Genzyme Halts Development of New Kidney Drug; A “Very Significant” Bust, Analyst Says
Another day, another piece of bad news from Genzyme. The Cambridge, MA-based biotech giant (NASDAQ: GENZ) said today it is scrapping development of a next-generation drug for kidney disease after it was unable to beat its existing treatment on the market.
Genzyme’s experimental drug, called an advanced phosphate binder, didn’t appear any better at getting rid of excess phosphorus from the blood of kidney dialysis patients than Genzyme’s sevelamer carbonate (Renvela) in a clinical trial of 349 patients, the company said in a statement. Genzyme had been hoping that the new drug would be more potent.
Those following the Genzyme story know about what’s become a brutal year.

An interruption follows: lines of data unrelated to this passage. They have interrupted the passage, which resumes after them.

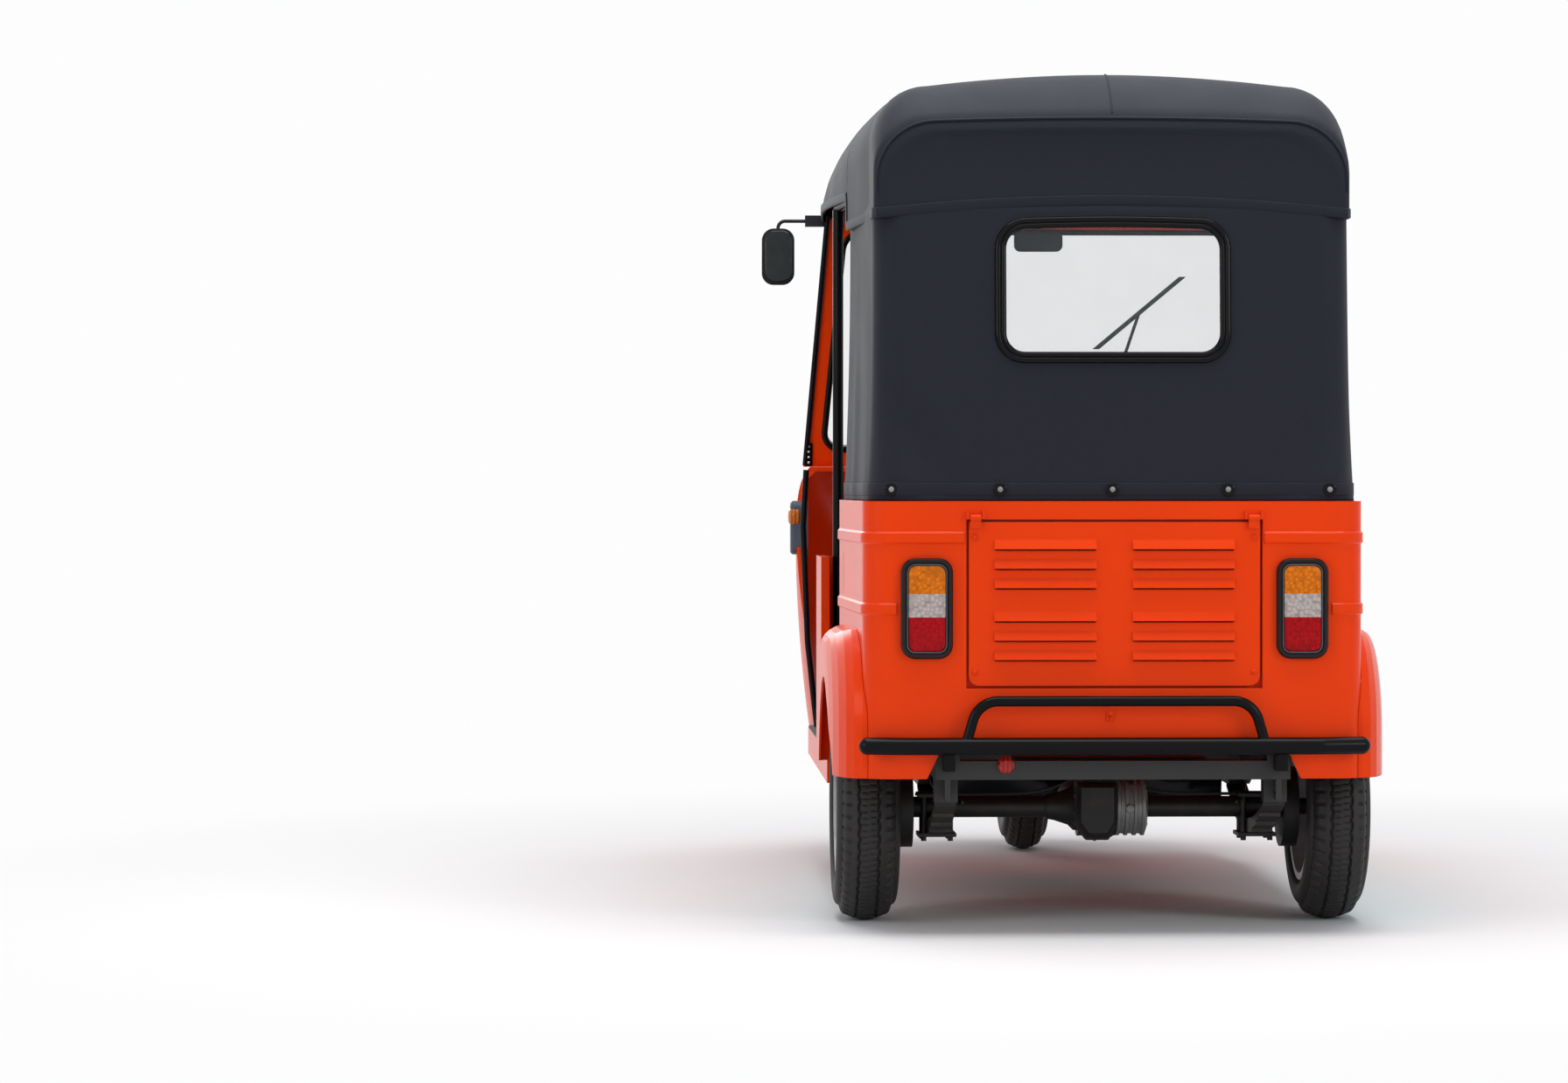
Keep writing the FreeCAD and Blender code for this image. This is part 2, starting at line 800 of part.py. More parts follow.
def fender_section(body, level, draw, inset):
    """Side view of the right fender at one level, drawn in by a share: upright legs and round shoulders."""
    bottom = "skirt_bottom_height" if inset == "0" else "skirt_bottom_height - cut_overrun"
    top = f"(fender_top_height - fender_crown_drop * {draw} - {inset})"
    rear = f"(rear_axle - fender_rear_reach + fender_rear_taper * {draw} + {inset})"
    front = f"(body_front - fender_front_taper * {draw} - {inset})"
    back = f"(fender_rear_shoulder - {inset})"
    fore = f"(fender_front_shoulder - {inset})"
    return draw_loop(
        new_sketch(body, "YZ", level),
        (rear, bottom),
        (front, bottom),
        (front, f"{top} - {fore}"),
        ((f"{front} - {fore} * arc_share", f"{top} - {fore} * arc_share"), (f"{front} - {fore}", top)),
        (f"{rear} + {back}", top),
        ((f"{rear} + {back} * arc_share", f"{top} - {back} * arc_share"), (rear, f"{top} - {back}")))


def fender_form(name, inset):
    """Closed form of the right fender: crown and rear draw in towards its outer side as a quarter ellipse."""
    body = new_body(name)
    root = "body_half_width - cut_overrun" if inset == "0" else "body_half_width - 2 * cut_overrun"
    sections = [fender_section(body, root, "0", inset)]
    for step in range(FENDER_STEPS + 1):
        turn = f"90 * {step} / {FENDER_STEPS}"
        level = f"body_half_width + (fender_half_width - body_half_width - {inset}) * sin({turn})"
        sections.append(fender_section(body, level, f"(1 - cos({turn}))", inset))
    loft(body, "Additive", sections, True)
    return body


def build_fender(name):
    """Hollow fender, open at the bottom, towards the body and round the wheel."""
    shell = cut(name + "Shell", fender_form(name + "Outer", "0"), fender_form(name + "Inner", "fender_wall"))
    arch = rod(name + "Arch", "x", "wheel_arch_radius",
               ("body_half_width - 2 * cut_overrun", "rear_axle", "tyre_radius"),
               "fender_half_width - body_half_width + 3 * cut_overrun")
    core = new_body(name + "Core")
    pad_between(core, "XY", "skirt_bottom_height - cut_overrun", "fender_top_height + cut_overrun",
                *rear_body_plan("(0 - seat_gap)", "body_front"))
    return cut(name, cut(name + "Open", shell, arch), core)


def build_lid():
    body = new_body("RearLid")
    outline = rectangle(("-lid_width / 2", "lid_bottom_height"), ("lid_width / 2", "lid_top_height"))
    pad_between(body, "XZ", "rear_face", "rear_face + lid_thickness", *outline)
    floor = number("lid_bottom_height") + number("lid_corner_radius")
    sideways = along(Vector(0, 1, 0))
    round_edges(body, "lid_corner_radius", lambda mid, edge: sideways(mid, edge) and mid.z < floor)
    cut_between(body, "XZ", "rear_face + lid_skin", "rear_face + lid_thickness + cut_overrun",
                *rectangle(("-lid_width / 2 + lid_thickness", "lid_bottom_height + lid_thickness"),
                           ("lid_width / 2 - lid_thickness", "lid_top_height - lid_thickness")))
    for side in (-1, 1):
        for group in range(2):
            add_louvres(body, side, group)
    return body


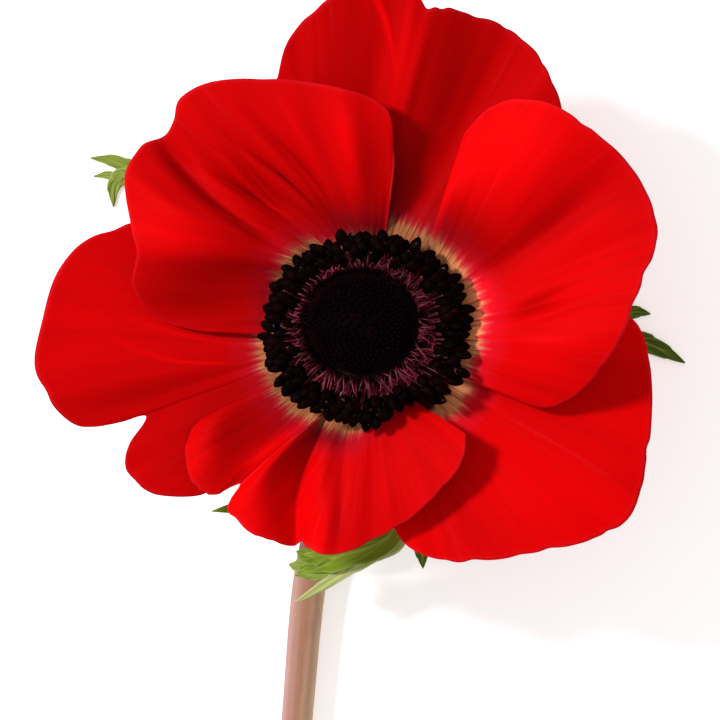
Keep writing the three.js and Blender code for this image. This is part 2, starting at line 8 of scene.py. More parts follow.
import bpy
import numpy as np
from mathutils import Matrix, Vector


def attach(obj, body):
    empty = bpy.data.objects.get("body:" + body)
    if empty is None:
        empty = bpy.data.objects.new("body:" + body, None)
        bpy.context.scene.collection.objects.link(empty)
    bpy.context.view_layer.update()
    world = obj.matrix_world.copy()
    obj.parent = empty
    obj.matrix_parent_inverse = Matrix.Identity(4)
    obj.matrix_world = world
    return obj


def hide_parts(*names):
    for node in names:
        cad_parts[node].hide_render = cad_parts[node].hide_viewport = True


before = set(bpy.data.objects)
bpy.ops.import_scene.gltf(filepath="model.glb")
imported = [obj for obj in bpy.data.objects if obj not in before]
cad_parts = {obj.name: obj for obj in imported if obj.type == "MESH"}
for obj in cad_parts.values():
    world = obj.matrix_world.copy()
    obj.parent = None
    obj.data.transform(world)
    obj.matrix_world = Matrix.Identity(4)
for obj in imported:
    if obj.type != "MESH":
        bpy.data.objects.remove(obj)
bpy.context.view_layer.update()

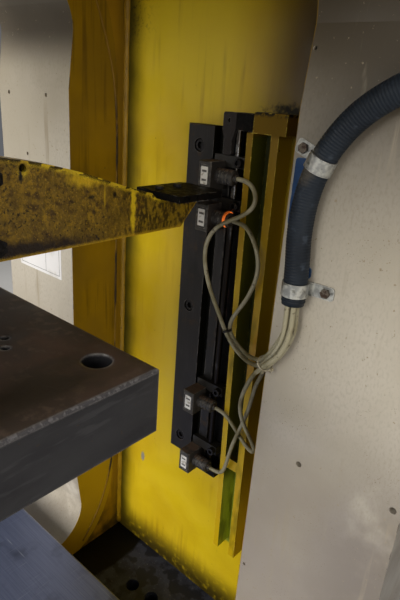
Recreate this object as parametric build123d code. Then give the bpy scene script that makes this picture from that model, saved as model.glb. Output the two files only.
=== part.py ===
"""Hydraulic C-frame press: two welded box side members joined by a wall, a head and a bed,
a hydraulic ram with a guided platen, and the position switches on the throat's back wall.
Millimetres. X points to the operator's right, Y to the back, Z up. The origin is on the
floor, at the centre of the four anchor bolts."""
from build123d import *
import math
import os

# Side members, each a closed box of plates
INNER_GAP = 407.0            # between the two members
MEMBER_WIDTH = 201.5         # of each member, along X
WEB = 25.0                   # inner and outer side plates
RIM = 30.0                   # flange round the outside of the C
SOLE = 40.0                  # bottom flange
BASE_DEPTH = 1220.0          # front to back, centred on the anchors
HEAD_SETBACK = 50.0          # the head's front behind the base's front
FRAME_HEIGHT = 2460.0
BACK_CHAMFER = (160.0, 210.0)

# Throat, the open mouth of the C
THROAT_BACK = 138.0          # Y of the throat's upright face
ARM_TOP = 778.0              # top of the lower arm
THROAT_HEIGHT = 1054.0
CORNER_RADIUS = 78.0
CORNER_RELIEF = 10.0         # how far the corners are cut deeper than the face
RELIEF_RUN = 82.0            # length of the slope into that cut
THROAT_BAR = 97.0            # thickness of the heavy bar behind the throat's face
ARM_BAR = 60.0               # thickness of the same bar along both arms
BAR_SWEEP = 2.3              # height of the bar's back corner, in corner radii
BAR_TANGENT = 1.4            # how far that corner bulges
FACE_HOLE_DEPTH = 20.0
# Small holes in the throat's faces: out from the inner face, above the lower arm, diameter
RIGHT_FACE_HOLES = [(67.5, 465.0, 8.0), (191.5, 472.0, 8.0), (7.5, 244.0, 5.0), (4.5, 953.0, 5.0)]
LEFT_FACE_HOLES = [(171.5, 881.0, 6.0), (61.5, 882.0, 6.0), (122.5, 784.0, 5.0)]

# Feet and anchors
EAR_OUT = 60.0
EAR_LENGTH = 120.0
EAR_ROUND = 18.0
ANCHOR_HOLE = 26.0
ANCHOR_OUT = 30.0            # hole's centre out from the member's side
ANCHOR_INSET = 110.0         # hole's centre in from the base's front and back

# Plates between the members
RECESS = 116.0               # from the throat's face back to the wall's face
WALL = 20.0
BED_DROP = 45.0              # bed plate's top below the lower arm's top
BED_PLATE = 30.0
BED_PAD = 300.0              # square pad under the middle of the bolster
HEAD_RISE = 18.0             # head block's underside above the upper arm's
HEAD_BLOCK = 100.0
HEAD_INSET = 20.0            # head block's front behind the head's
HEAD_DEPTH = 520.0
FRONT_PLATE = 20.0
FRONT_PLATE_INSET = 5.0
RIB = 40.0
DRAIN_HOLE = 27.0
DRAIN_HOLES = [(-55.5, 92.0), (-7.0, 86.0)]      # X, and how far in front of the wall

# Bolster
BOLSTER_INSET = 5.0          # its ends inside the members' outer faces
BOLSTER_DEPTH = 682.0
BOLSTER = 72.0               # thickness
BOLSTER_EDGE = 3.0
BOLSTER_SCREW_INSET = (50.0, 71.0)
BOLSTER_COUNTERBORE = (33.0, 22.0)
BOLSTER_SCREW = 20
BOLSTER_SCREW_BITE = 34.0    # length in the arm
BOLSTER_SCREW_SPARE = 1.0    # its hole's diameter over the screw's
BOLSTER_TAP = 14.0
BOLSTER_TAP_DEPTH = 40.0
BOLSTER_TAP_X = 500.0
BOLSTER_TAP_Y = 300.0
HOLE_SPARE = 6.0             # a blind hole is this much deeper than its screw

# Ram and cylinder, on one vertical axis
RAM_Y = -280.0
DAYLIGHT = 528.5             # from the bolster to the raised platen
STROKE = 500.0
RAM_DIAMETER = 140.0
BORE = 180.0
BARREL = 245.0
PISTON = 90.0
PISTON_SPIGOT = 80.0
END_GAP = 10.0               # left at each end of the piston's travel
CAP = 50.0
CAP_OVERHANG = 12.5
CAP_EDGE = 4.0
MOUNT_FLANGE = (380.0, 45.0)   # depth and thickness
FLANGE_CLEAR = 12.0          # between the flange and the guide columns
FLANGE_ROUND = 20.0
FLANGE_SCREW = 24
FLANGE_SCREW_INSET = (33.0, 30.0)
CAP_SCREW = 16
GLAND_SCREW = 12
RING_SCREWS = 8
GLAND_FLANGE = 35.0
GLAND_SPIGOT = 50.0
GLAND_INSET = 2.5
SMALL_EDGE = 3.0
RUNNING = 0.05               # radial clearance of a sliding fit

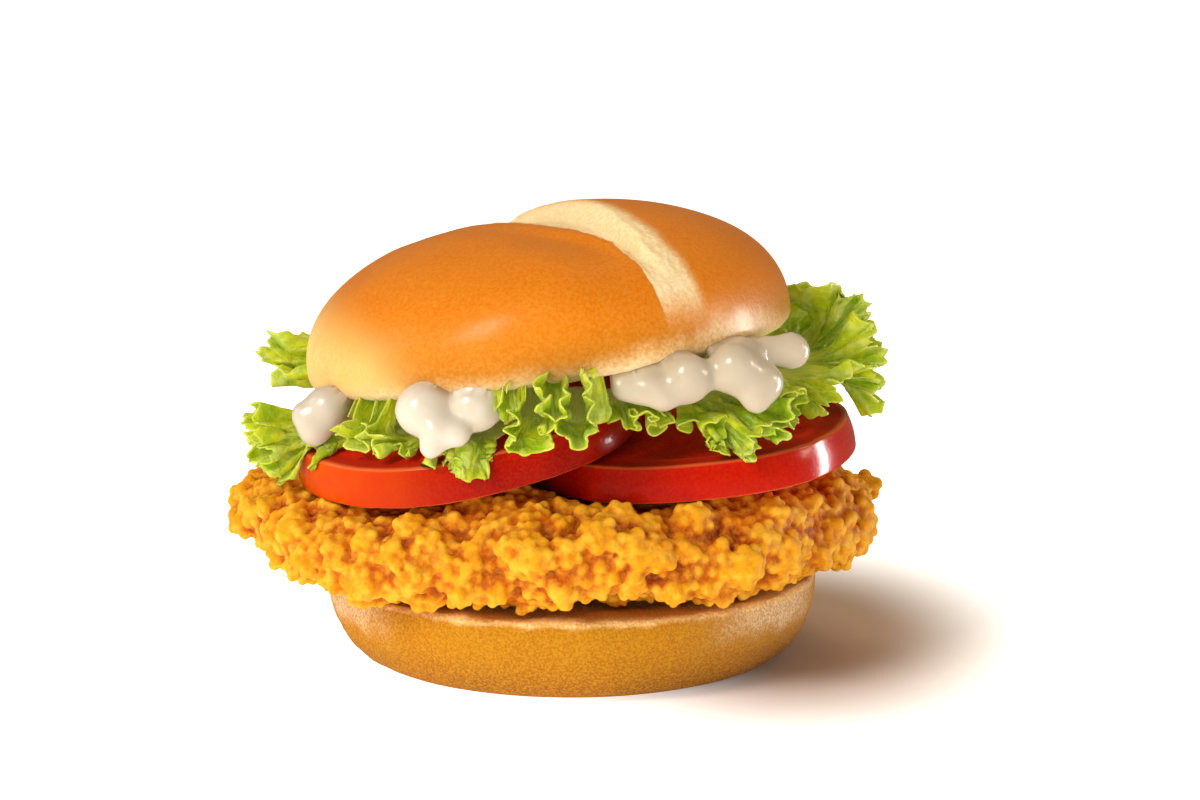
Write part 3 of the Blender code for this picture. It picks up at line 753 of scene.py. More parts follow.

Some of the big setbacks were the viral contamination at its Allston, MA factory in June that created shortages of its top-selling products, the failure to win FDA approval of large-scale manufacturing for a Pompe drug, and the rejection of a leukemia drug for elderly patients.
But this kidney drug failure is another serious body blow. The company generates $850 million a year in sales from its two phosphate binder treatments. Patents that protect that franchise from competition from cheaper generics will expire in September 2014, according to Christopher Raymond, an analyst with market research firm Robert W. Baird. The next-generation kidney drug was supposed to help the company extend the patent life of its kidney drug market, Raymond said.
The failure is “a very significant negative in our view,” Raymond said in a note to clients today. He added that he had been starting to warm up to the company, as it has been inching closer to resolving the Allston manufacturing problems, but he called today’s halting of the kidney program a “game-changer.” Raymond has a $54 price target for the stock.
Shares of Genzyme dropped 1.3 percent to $49.65 at 9:39 am Eastern time today after the news was announced. The stock has dropped 25 percent this year.